Quote exactly the lines spanning from the top of the data below to the line that contains "material under construction.", including both.

Supplied material
>> Start

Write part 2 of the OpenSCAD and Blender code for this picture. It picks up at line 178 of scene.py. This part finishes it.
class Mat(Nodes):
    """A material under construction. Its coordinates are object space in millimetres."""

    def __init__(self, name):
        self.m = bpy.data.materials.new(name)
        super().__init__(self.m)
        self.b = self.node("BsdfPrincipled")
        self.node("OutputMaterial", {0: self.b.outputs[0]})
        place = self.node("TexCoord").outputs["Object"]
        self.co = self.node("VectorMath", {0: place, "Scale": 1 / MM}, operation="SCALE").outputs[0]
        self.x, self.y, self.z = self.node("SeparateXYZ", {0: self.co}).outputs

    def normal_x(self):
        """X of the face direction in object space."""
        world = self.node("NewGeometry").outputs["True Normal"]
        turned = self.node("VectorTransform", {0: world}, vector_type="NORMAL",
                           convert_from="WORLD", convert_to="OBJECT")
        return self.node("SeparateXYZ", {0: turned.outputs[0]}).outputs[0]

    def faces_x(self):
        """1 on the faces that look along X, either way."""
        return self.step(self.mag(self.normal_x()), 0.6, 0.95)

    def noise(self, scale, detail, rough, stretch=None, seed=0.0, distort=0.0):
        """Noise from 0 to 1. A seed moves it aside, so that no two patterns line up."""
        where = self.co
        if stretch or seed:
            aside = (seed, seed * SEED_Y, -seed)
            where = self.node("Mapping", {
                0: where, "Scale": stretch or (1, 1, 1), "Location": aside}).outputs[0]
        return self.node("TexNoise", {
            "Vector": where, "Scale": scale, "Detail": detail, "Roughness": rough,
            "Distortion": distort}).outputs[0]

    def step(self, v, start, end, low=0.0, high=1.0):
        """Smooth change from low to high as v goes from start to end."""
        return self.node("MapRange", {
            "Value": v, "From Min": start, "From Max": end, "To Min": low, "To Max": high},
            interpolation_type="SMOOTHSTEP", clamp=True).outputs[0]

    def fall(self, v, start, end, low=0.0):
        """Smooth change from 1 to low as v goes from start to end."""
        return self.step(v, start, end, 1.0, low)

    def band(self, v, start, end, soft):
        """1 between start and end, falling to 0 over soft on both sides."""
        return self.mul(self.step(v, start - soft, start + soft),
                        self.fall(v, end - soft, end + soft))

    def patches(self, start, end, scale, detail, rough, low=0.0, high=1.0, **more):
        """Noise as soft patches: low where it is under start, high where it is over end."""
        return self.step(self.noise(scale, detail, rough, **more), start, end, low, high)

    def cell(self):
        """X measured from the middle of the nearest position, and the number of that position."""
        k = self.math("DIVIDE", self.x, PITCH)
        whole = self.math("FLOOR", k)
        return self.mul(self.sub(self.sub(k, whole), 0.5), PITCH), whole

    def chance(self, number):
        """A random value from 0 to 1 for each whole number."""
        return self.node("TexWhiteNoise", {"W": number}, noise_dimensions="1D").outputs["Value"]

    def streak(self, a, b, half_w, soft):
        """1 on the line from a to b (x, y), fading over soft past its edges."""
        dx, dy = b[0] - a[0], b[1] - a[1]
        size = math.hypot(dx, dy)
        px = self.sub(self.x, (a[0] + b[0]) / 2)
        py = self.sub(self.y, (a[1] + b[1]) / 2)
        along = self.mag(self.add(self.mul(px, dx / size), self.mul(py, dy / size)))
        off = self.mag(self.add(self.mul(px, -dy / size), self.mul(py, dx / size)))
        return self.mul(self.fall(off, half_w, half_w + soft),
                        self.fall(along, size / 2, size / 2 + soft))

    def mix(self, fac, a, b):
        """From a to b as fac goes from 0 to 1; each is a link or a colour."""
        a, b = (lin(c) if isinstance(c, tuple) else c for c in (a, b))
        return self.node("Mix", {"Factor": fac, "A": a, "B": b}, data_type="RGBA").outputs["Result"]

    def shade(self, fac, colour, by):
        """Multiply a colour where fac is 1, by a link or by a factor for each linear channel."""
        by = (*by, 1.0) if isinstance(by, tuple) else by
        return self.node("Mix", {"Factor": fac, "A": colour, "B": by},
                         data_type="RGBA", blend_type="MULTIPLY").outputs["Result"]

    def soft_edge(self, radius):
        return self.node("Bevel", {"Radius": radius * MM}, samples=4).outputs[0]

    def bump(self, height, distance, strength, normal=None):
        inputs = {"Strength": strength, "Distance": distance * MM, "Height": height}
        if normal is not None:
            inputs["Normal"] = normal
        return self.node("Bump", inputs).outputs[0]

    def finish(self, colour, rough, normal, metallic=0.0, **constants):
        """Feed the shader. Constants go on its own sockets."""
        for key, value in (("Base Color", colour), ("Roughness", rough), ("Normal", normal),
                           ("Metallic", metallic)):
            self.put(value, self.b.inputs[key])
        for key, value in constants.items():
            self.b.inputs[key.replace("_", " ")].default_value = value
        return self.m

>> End

Exercise response
Write part 2 of the OpenSCAD and Blender code for this picture. It picks up at line 178 of scene.py. This part finishes it.
class Mat(Nodes):
    """A material under construction. Its coordinates are object space in millimetres."""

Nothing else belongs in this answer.